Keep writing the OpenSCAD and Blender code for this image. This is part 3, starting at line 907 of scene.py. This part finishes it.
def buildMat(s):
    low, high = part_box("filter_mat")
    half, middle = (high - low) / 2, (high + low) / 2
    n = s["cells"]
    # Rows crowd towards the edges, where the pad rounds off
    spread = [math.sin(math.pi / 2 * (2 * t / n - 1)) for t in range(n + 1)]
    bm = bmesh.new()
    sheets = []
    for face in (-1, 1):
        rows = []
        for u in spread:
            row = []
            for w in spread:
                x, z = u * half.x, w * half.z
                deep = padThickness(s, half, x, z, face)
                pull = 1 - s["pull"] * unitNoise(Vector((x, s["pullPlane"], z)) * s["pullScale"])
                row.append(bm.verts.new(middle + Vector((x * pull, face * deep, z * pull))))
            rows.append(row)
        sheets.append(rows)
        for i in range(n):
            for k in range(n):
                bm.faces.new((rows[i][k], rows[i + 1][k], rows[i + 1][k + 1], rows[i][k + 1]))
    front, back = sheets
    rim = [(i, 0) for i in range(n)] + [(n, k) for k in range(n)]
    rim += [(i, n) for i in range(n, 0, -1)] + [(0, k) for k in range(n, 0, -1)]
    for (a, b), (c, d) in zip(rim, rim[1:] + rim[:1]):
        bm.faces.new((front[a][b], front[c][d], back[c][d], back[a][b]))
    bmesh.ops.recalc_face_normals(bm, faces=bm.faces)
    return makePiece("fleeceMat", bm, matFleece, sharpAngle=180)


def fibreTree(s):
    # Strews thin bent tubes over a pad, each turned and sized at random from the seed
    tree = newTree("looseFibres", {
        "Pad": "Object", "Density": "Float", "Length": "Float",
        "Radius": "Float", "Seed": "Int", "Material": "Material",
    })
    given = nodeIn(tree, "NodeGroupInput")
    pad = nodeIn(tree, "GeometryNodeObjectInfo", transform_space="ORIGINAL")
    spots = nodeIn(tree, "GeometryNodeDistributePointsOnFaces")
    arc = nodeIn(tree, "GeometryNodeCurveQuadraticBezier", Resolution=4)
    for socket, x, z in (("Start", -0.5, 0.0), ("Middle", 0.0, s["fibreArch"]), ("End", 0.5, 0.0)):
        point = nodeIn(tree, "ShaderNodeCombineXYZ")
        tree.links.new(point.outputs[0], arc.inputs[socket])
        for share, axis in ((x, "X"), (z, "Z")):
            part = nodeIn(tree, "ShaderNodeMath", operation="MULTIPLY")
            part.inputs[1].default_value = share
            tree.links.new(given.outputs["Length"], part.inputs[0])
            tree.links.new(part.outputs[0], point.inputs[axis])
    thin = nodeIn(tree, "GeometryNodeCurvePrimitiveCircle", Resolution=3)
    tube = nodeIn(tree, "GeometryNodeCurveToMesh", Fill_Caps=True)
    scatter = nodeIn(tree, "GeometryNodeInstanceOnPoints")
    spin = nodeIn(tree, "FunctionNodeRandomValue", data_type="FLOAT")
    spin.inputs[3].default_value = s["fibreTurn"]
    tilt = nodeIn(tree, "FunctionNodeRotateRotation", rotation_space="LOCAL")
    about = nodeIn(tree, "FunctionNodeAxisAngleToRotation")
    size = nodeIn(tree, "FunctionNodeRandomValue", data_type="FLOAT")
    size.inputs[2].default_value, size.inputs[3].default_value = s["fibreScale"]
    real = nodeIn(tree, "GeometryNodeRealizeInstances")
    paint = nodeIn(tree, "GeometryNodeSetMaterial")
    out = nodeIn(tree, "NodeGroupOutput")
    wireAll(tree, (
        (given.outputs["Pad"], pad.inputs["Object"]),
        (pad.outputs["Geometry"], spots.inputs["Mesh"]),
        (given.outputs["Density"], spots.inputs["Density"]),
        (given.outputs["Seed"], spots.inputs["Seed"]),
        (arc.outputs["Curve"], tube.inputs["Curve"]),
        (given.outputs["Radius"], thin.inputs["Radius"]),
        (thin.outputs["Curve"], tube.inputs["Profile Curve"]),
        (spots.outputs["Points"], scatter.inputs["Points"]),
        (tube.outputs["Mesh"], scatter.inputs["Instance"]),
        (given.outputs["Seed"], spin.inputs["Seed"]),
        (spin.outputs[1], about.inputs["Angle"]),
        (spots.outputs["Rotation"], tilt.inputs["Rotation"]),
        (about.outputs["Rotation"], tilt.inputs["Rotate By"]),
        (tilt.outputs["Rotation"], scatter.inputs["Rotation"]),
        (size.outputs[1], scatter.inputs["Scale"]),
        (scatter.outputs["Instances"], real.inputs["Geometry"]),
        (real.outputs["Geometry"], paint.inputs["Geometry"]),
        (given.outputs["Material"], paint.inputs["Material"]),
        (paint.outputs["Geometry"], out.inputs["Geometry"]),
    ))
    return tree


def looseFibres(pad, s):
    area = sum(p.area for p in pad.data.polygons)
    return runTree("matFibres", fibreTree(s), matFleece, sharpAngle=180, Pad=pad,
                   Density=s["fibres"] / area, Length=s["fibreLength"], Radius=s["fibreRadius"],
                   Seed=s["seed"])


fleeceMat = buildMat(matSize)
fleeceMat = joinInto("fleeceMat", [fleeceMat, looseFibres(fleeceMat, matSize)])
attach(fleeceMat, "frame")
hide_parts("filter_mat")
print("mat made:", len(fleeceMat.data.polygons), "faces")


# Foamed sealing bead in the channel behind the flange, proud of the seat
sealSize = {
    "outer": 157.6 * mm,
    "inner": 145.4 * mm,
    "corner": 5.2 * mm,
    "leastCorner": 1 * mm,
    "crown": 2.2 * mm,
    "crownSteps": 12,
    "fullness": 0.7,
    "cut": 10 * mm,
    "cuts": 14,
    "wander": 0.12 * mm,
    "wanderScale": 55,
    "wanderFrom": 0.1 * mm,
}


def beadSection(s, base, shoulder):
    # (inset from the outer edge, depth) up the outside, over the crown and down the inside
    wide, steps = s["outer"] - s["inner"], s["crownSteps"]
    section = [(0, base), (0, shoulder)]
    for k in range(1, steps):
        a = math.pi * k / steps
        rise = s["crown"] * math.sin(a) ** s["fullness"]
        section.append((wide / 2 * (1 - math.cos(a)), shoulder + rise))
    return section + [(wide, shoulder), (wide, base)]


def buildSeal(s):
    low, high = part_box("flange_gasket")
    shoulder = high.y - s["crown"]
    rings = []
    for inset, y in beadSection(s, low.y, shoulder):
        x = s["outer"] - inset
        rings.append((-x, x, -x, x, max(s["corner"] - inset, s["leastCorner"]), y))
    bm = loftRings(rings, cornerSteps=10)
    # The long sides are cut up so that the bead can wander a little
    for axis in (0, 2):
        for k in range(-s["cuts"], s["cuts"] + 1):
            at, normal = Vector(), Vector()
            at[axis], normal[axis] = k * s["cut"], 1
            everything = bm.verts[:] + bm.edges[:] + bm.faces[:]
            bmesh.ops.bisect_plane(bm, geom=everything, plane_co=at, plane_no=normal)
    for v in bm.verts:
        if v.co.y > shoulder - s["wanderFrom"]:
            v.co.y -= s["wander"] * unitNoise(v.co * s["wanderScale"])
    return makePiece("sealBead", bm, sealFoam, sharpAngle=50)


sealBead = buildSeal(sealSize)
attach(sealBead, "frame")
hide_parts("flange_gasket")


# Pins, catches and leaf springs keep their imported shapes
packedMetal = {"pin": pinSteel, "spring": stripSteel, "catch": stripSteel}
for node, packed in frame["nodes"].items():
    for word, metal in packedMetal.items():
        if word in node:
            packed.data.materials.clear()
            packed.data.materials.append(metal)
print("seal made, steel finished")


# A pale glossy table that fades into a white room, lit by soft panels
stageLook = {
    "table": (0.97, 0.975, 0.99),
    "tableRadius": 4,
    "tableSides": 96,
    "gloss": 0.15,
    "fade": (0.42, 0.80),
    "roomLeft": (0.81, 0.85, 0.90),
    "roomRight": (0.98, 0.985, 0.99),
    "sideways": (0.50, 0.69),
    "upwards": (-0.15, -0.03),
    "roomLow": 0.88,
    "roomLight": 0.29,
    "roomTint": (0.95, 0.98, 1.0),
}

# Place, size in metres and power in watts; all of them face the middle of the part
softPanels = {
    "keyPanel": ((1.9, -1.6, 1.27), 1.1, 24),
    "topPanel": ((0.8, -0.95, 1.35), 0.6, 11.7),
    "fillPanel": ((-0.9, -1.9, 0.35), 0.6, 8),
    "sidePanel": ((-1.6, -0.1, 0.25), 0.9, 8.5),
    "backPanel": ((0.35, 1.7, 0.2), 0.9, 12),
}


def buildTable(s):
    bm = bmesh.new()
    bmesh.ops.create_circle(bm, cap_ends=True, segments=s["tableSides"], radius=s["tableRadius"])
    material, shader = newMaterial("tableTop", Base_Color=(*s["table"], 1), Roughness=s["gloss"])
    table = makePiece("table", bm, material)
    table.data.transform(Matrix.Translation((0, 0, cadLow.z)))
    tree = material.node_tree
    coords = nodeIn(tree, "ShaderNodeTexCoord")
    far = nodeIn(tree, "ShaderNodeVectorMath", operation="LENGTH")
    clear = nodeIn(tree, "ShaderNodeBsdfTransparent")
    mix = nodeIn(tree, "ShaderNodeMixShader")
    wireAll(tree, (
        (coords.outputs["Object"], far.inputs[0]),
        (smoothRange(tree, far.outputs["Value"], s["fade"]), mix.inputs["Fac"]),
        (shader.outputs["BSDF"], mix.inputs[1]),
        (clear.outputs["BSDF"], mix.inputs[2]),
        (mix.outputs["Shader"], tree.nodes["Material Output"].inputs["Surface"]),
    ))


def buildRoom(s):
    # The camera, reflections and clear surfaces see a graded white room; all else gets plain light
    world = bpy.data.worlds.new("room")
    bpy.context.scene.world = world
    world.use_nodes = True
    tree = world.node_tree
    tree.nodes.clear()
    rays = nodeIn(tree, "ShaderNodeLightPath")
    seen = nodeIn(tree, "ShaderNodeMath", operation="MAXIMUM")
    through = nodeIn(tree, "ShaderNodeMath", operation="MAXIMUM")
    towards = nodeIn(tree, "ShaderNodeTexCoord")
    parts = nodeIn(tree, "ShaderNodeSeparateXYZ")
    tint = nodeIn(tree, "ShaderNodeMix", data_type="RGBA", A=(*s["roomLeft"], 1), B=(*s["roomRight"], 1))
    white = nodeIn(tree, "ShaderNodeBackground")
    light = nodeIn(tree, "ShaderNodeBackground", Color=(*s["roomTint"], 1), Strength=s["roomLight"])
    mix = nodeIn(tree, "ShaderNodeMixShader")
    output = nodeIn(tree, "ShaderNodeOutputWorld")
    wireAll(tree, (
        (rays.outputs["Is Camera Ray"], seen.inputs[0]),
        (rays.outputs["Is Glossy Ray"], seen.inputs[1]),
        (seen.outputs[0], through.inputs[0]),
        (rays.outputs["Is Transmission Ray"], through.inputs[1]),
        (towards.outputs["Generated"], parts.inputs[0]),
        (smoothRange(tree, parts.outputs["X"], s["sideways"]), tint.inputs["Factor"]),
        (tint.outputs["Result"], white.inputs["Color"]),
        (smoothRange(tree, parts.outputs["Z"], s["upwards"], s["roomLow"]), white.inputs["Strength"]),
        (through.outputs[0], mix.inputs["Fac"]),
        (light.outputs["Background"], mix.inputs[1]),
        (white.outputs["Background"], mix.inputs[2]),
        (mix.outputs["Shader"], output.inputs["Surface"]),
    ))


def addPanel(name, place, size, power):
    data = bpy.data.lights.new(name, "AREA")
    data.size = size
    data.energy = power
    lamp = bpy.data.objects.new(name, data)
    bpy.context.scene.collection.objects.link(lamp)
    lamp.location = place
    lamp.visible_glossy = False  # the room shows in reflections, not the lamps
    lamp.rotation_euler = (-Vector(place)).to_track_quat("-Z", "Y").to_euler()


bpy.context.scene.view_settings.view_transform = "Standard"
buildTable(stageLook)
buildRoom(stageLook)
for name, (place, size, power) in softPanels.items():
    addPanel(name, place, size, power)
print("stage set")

------------------------------------------------

**Exercise:** State how many lines include the string "scene", and nothing more.

**Exercise result:** 4